Super Mario Bros Movie - Watching this movie was like your kid dragging you onto a theme park ride you’ve been on a dozen times. Familiar but completely without thrills.

Asteroid City - I think I’ll like it more as it ages. The first viewing left me cold, but reading more about it has made me appreciate what Wes Anderson was trying to accomplish.

Bottoms - Marshawn Lynch crossing out feminism is the hardest I think I’ve laughed at a movie this year.

Mission Impossible: Dead Reckoning Part One - Tom Cruise and Hayley Atwell have such amazing chemistry. I want them to be in a Audrey Hepburn/Cary Grant-style screwball comedy together. I need to just accept that they’ll never make anything like the original Mission Impossible again.

They Cloned Tyrone - What a fun, pulpy, movie. It oozes style and I’m so happy John Boyega is free from the Star Wars machine.
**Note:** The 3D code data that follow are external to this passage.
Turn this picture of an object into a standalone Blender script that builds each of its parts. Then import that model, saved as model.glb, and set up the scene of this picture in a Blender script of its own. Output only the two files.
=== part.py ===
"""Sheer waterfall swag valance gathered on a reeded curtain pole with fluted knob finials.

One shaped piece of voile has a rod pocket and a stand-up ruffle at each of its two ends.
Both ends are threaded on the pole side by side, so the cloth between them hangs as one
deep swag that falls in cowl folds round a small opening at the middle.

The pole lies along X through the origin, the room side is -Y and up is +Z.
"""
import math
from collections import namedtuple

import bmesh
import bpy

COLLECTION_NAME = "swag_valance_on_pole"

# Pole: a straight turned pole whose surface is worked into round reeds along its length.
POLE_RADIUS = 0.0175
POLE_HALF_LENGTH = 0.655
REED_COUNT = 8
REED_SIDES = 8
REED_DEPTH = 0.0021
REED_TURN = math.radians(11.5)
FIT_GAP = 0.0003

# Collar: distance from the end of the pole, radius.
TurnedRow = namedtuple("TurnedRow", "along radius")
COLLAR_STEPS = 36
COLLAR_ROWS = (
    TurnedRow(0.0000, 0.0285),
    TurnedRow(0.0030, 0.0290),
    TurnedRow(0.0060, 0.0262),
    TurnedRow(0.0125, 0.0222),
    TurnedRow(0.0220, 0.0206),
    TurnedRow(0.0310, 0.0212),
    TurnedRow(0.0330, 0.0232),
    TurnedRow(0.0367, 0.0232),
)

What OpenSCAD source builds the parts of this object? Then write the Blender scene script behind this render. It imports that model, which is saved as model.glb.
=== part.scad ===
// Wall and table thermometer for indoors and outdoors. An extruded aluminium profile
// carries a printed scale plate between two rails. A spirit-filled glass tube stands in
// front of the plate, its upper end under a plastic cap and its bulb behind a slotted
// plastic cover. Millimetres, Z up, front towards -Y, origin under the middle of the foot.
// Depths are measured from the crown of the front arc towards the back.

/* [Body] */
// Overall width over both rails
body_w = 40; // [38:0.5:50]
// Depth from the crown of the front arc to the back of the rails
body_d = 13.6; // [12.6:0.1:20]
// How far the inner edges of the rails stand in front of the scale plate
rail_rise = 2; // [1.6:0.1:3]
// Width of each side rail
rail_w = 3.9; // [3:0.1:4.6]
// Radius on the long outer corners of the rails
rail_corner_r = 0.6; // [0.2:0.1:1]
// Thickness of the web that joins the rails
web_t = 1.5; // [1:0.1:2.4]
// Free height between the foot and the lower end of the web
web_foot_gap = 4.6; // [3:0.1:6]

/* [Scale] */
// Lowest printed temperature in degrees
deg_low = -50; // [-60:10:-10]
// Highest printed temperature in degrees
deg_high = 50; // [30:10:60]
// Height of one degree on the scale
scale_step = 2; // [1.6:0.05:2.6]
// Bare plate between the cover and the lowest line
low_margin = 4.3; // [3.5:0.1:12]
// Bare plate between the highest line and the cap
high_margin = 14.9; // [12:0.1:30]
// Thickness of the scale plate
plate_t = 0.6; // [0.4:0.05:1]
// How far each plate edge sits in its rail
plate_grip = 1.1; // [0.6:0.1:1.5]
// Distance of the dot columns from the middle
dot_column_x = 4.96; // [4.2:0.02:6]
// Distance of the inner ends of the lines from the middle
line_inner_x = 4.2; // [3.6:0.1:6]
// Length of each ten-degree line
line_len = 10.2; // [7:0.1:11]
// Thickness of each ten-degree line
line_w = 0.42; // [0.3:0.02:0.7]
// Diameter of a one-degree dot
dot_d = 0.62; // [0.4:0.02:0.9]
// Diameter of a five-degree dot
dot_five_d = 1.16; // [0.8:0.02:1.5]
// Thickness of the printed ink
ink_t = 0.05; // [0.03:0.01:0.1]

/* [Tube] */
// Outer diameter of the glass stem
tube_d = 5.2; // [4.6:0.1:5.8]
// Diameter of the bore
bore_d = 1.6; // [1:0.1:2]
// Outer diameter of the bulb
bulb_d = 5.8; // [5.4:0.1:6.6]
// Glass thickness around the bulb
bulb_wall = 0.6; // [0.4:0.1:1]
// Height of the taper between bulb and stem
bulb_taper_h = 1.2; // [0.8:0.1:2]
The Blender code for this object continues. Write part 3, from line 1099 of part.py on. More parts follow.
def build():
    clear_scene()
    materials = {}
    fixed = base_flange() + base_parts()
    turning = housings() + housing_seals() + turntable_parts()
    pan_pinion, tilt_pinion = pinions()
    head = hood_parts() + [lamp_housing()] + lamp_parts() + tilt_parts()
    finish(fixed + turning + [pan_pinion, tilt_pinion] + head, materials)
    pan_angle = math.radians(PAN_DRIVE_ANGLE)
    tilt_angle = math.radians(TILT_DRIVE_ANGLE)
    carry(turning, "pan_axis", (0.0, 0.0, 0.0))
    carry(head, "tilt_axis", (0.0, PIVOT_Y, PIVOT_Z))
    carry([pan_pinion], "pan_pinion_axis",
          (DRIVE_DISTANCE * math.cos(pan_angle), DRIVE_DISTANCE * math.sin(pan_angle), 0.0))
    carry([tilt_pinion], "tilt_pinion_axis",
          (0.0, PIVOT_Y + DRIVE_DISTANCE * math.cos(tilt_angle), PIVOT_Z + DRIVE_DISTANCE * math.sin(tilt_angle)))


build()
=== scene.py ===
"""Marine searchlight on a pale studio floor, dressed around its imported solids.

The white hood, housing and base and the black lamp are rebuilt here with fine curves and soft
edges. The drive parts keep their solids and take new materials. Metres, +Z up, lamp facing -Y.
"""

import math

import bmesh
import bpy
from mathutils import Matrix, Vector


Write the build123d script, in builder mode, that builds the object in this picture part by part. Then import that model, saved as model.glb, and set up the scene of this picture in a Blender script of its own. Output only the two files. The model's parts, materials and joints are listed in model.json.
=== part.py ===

Oppenheimer - I’m in the minority in thinking that the final hour of this film—post trinity test—is the best part. I wanted to explore more of the tension between Oppenheimer’s pride in his creation and his attempt to distance himself from the consequences.

The Creator - This movie gets so many little things right. The world building is the best I’ve seen all year, and the visual effects are nothing short of jaw-dropping (which really says something). But the story was so basic it felt like the amazing world it exists in was wasted.

May December - Such a bizarre, disconcerting film. Everyone is throwing 100mph, from the actors to the production designers to the composer. I still can’t decide if I liked it, but I keep thinking about it.

The Boy and The Heron - Such a sorrowful story, but also one of the more affirming films I’ve seen this year.

Reality - This was less of a film, and more of an experiment. It is a literal retelling of the arrest and interrogation of NSA leaker Reality Winner, told in almost real time. I found it to be more awkward than tense.